| Directive |
Starting from the line that contains "What three.js and", copy every line exactly until the line that contains "import Sketcher", which is also included.

[Rows from a dataset]
========================================================================

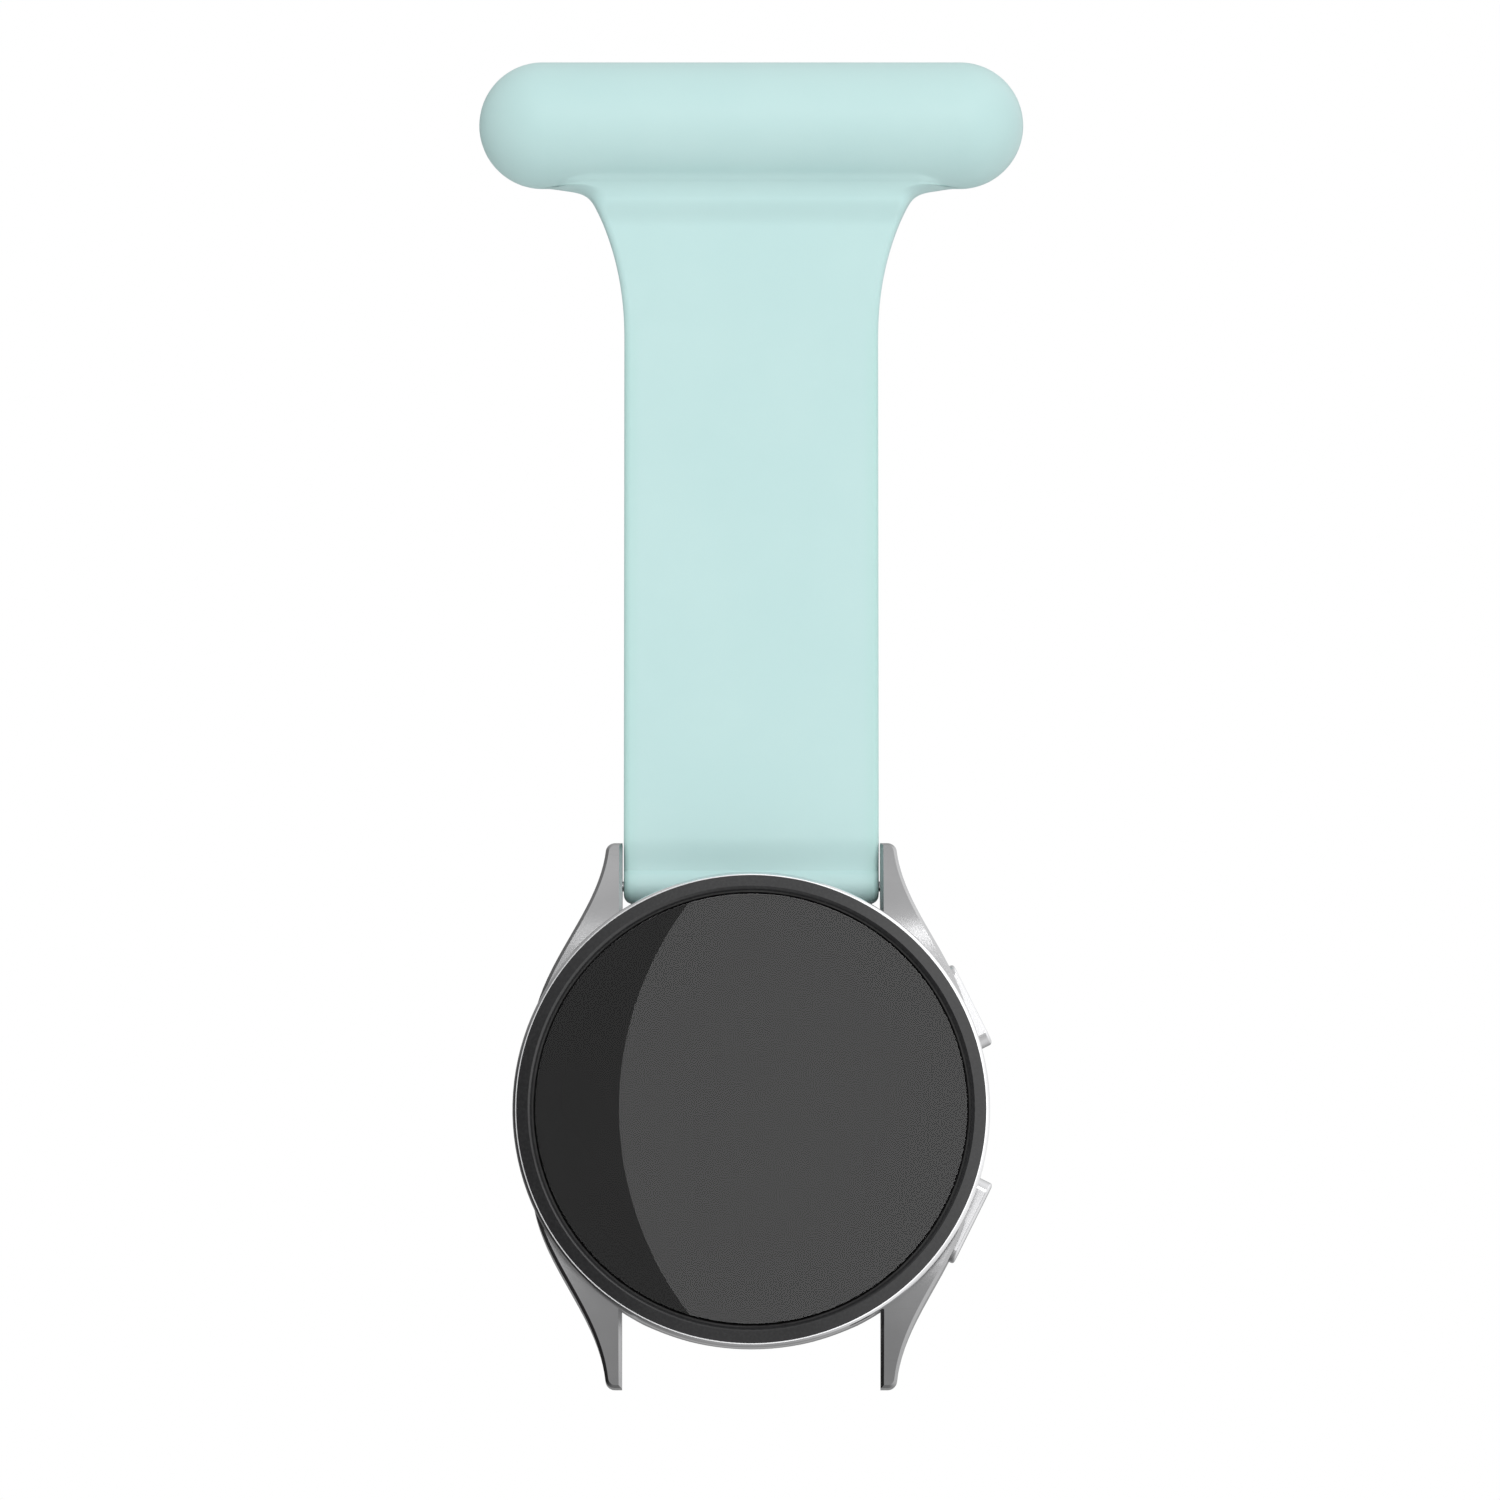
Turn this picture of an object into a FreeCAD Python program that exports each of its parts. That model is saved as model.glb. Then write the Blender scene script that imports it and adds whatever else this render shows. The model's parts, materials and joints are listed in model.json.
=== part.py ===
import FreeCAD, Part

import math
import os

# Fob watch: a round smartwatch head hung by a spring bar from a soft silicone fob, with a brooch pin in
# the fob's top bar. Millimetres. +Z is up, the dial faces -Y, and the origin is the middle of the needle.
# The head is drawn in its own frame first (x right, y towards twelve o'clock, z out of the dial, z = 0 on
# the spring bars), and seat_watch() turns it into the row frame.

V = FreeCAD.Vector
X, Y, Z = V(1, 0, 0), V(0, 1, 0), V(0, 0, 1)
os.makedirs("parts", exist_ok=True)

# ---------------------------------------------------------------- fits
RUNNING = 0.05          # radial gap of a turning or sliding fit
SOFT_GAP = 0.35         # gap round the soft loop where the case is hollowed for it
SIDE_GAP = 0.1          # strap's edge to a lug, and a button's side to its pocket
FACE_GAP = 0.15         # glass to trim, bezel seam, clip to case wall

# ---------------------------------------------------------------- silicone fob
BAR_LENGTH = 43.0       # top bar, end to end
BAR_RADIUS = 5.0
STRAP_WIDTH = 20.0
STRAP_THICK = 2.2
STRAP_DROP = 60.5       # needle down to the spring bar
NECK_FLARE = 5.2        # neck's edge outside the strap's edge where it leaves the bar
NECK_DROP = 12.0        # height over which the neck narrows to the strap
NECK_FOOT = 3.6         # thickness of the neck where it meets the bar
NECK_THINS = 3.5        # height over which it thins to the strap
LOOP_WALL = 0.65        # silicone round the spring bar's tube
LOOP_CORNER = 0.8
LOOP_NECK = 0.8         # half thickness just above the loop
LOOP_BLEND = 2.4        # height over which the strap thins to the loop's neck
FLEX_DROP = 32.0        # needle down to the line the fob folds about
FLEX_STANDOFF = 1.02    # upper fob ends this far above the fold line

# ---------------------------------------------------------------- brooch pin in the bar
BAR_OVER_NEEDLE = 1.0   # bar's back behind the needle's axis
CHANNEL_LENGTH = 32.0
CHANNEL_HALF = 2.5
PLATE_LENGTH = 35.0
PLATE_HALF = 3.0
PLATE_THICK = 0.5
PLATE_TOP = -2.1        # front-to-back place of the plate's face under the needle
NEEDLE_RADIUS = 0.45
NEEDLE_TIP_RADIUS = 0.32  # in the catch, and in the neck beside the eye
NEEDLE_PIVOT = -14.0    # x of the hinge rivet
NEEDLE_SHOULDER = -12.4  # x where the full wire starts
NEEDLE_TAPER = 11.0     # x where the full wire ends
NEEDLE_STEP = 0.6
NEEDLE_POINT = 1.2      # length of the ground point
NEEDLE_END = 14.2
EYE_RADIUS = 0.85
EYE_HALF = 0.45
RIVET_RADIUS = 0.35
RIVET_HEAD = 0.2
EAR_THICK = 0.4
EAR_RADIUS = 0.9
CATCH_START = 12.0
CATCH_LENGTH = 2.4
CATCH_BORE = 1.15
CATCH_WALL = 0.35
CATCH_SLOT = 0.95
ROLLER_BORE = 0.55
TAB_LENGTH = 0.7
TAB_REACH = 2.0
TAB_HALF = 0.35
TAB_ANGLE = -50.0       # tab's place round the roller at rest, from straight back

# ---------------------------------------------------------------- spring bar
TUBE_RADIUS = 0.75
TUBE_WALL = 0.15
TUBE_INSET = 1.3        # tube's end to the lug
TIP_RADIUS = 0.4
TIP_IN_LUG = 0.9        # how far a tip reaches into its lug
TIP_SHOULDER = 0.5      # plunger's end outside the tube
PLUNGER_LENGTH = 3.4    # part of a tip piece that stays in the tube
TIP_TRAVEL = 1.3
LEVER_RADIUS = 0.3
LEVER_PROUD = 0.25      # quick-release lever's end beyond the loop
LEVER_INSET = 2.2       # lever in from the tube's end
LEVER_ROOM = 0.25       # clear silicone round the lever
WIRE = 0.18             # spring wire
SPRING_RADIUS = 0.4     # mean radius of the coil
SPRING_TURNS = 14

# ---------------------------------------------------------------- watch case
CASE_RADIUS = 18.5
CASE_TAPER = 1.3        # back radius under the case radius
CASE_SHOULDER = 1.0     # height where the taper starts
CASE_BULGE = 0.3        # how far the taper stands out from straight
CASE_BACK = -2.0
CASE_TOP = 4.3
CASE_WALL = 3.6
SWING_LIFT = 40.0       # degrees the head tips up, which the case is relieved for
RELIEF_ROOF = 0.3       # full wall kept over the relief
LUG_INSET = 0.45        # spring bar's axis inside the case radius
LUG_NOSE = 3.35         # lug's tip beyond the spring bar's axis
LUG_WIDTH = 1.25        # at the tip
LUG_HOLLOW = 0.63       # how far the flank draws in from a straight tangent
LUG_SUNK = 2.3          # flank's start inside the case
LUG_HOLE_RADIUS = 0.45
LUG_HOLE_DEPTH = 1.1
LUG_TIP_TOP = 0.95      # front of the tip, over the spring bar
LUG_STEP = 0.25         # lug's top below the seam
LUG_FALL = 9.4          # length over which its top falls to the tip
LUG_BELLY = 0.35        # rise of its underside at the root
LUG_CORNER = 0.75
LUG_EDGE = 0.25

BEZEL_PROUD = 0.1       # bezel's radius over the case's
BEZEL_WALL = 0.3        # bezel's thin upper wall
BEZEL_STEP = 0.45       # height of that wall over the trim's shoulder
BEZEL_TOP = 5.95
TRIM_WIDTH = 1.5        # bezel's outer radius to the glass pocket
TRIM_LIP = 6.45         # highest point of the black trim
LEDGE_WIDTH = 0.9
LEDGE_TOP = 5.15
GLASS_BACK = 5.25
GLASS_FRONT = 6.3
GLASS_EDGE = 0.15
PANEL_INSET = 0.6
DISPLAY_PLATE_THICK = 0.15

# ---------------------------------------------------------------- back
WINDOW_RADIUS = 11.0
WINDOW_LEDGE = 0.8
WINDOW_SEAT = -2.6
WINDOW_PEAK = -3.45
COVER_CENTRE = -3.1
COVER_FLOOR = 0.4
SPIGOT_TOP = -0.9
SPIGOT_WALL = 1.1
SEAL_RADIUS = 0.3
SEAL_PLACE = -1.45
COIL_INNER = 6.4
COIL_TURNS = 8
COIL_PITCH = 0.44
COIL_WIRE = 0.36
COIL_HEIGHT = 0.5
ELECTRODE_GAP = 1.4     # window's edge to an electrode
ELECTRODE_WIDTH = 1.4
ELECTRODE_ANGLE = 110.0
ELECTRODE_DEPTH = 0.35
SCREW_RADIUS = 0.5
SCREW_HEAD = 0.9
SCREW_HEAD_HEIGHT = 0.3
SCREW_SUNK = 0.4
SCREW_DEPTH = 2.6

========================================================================

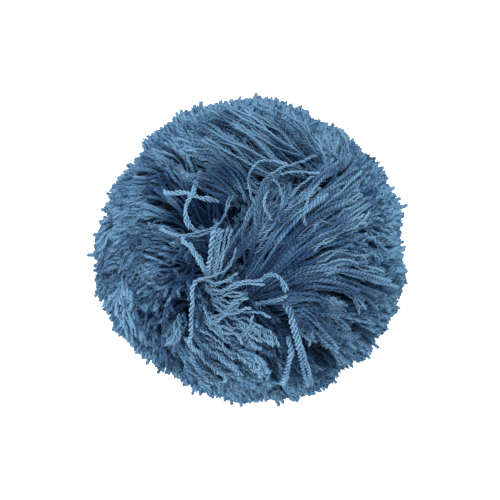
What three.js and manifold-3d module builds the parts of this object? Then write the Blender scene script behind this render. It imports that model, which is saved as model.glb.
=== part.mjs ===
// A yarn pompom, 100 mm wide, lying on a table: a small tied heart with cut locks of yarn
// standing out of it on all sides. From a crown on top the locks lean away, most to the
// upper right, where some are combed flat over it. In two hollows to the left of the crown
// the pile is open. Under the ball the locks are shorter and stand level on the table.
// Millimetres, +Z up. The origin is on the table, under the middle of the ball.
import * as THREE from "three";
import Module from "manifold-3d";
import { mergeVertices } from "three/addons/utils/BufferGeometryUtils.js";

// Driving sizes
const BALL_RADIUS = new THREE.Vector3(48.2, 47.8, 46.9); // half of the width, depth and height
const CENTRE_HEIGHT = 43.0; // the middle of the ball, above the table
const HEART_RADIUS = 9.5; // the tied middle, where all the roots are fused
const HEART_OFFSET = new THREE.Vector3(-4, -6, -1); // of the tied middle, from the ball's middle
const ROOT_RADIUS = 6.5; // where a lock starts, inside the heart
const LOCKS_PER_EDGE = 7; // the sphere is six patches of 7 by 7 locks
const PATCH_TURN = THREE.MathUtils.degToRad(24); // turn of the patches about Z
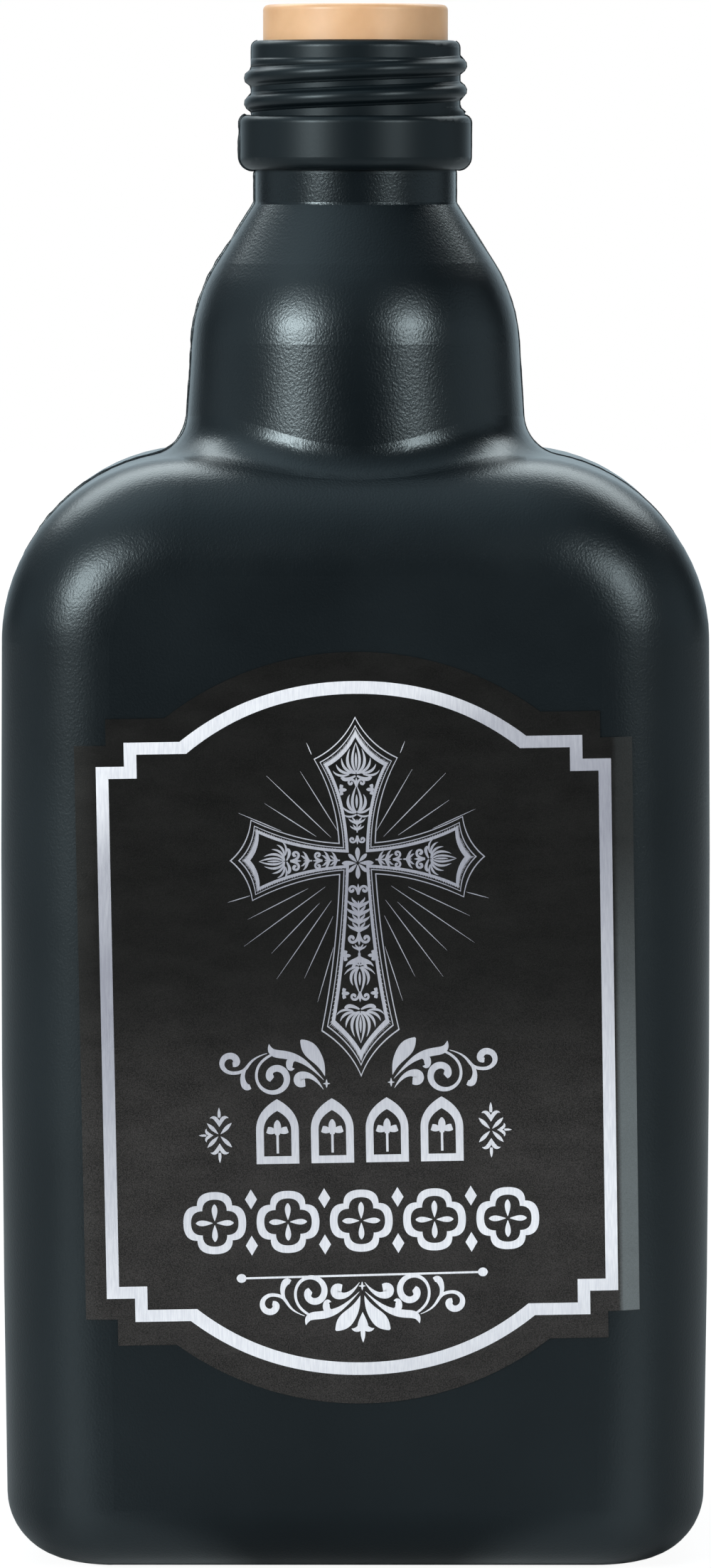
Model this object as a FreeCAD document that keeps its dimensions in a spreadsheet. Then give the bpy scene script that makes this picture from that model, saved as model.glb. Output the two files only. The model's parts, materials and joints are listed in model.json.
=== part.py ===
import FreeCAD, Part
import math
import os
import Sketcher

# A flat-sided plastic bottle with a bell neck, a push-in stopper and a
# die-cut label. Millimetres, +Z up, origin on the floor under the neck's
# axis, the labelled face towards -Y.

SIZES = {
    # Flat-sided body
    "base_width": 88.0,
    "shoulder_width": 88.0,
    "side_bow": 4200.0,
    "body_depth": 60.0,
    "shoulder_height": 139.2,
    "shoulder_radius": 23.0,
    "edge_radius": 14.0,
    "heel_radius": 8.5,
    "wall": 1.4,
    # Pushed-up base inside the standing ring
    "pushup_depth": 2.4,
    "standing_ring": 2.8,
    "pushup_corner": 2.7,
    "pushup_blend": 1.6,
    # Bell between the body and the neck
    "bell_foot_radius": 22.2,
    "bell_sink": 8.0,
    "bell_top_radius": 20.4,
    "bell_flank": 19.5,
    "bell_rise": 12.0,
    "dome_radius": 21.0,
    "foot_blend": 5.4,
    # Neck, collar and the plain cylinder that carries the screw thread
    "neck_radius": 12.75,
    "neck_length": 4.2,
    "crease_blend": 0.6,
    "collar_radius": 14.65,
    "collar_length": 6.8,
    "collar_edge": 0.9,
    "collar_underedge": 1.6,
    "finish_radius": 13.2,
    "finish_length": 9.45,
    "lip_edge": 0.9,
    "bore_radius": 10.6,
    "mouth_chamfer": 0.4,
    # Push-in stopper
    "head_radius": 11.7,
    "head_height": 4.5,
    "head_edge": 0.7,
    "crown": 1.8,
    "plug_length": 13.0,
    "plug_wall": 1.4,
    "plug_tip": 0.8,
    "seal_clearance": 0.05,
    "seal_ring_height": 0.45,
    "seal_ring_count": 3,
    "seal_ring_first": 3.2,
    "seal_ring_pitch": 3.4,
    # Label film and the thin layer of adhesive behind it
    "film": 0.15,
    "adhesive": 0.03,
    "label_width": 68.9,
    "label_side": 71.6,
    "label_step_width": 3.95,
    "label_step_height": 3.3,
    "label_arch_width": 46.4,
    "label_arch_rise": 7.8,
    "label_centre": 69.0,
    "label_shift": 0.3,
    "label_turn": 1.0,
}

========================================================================

| The completed task |
What three.js and manifold-3d module builds the parts of this object? Then write the Blender scene script behind this render. It imports that model, which is saved as model.glb.
=== part.mjs ===
// A yarn pompom, 100 mm wide, lying on a table: a small tied heart with cut locks of yarn
// standing out of it on all sides. From a crown on top the locks lean away, most to the
// upper right, where some are combed flat over it. In two hollows to the left of the crown
// the pile is open. Under the ball the locks are shorter and stand level on the table.
// Millimetres, +Z up. The origin is on the table, under the middle of the ball.
import * as THREE from "three";
import Module from "manifold-3d";
import { mergeVertices } from "three/addons/utils/BufferGeometryUtils.js";

// Driving sizes
const BALL_RADIUS = new THREE.Vector3(48.2, 47.8, 46.9); // half of the width, depth and height
const CENTRE_HEIGHT = 43.0; // the middle of the ball, above the table
const HEART_RADIUS = 9.5; // the tied middle, where all the roots are fused
const HEART_OFFSET = new THREE.Vector3(-4, -6, -1); // of the tied middle, from the ball's middle
const ROOT_RADIUS = 6.5; // where a lock starts, inside the heart
const LOCKS_PER_EDGE = 7; // the sphere is six patches of 7 by 7 locks
const PATCH_TURN = THREE.MathUtils.degToRad(24); // turn of the patches about Z
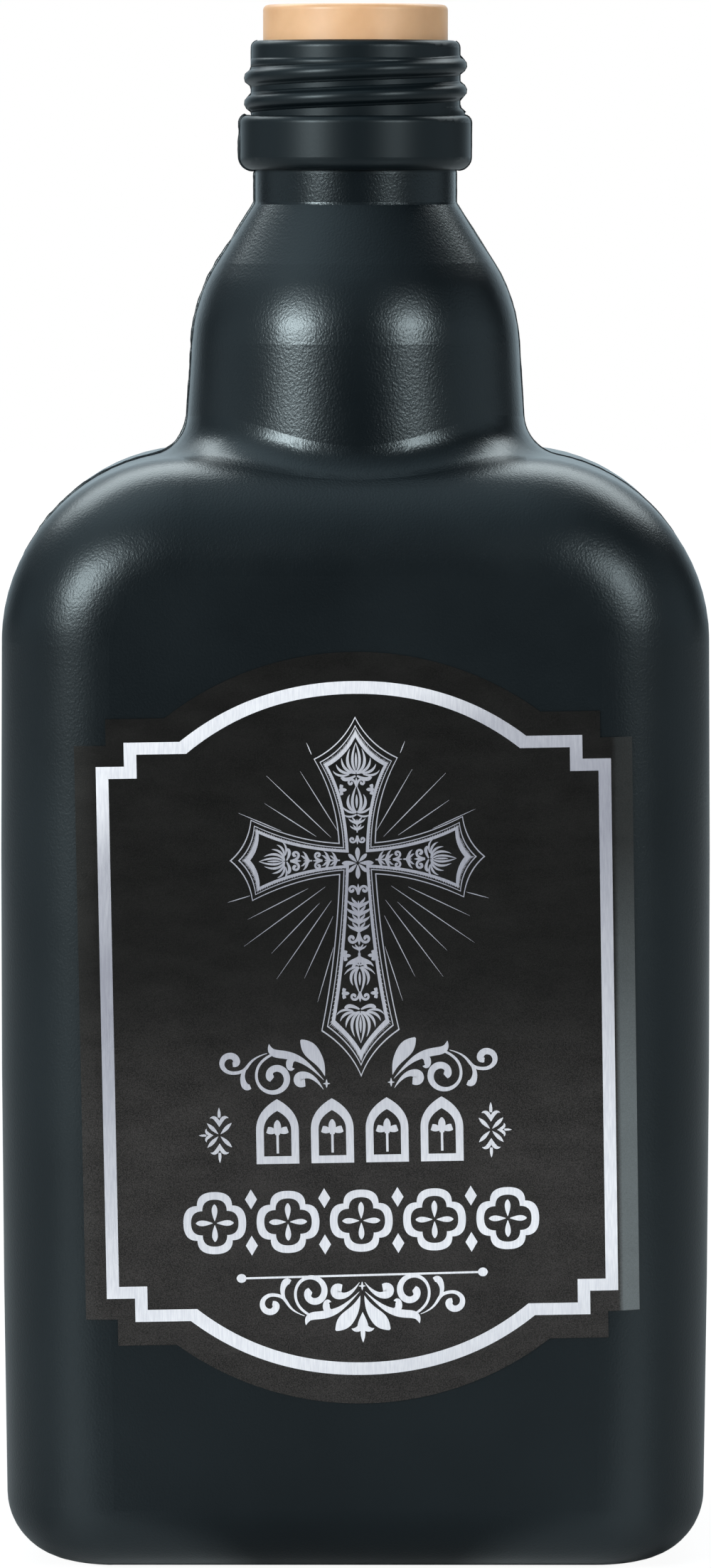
Model this object as a FreeCAD document that keeps its dimensions in a spreadsheet. Then give the bpy scene script that makes this picture from that model, saved as model.glb. Output the two files only. The model's parts, materials and joints are listed in model.json.
=== part.py ===
import FreeCAD, Part
import math
import os
import Sketcher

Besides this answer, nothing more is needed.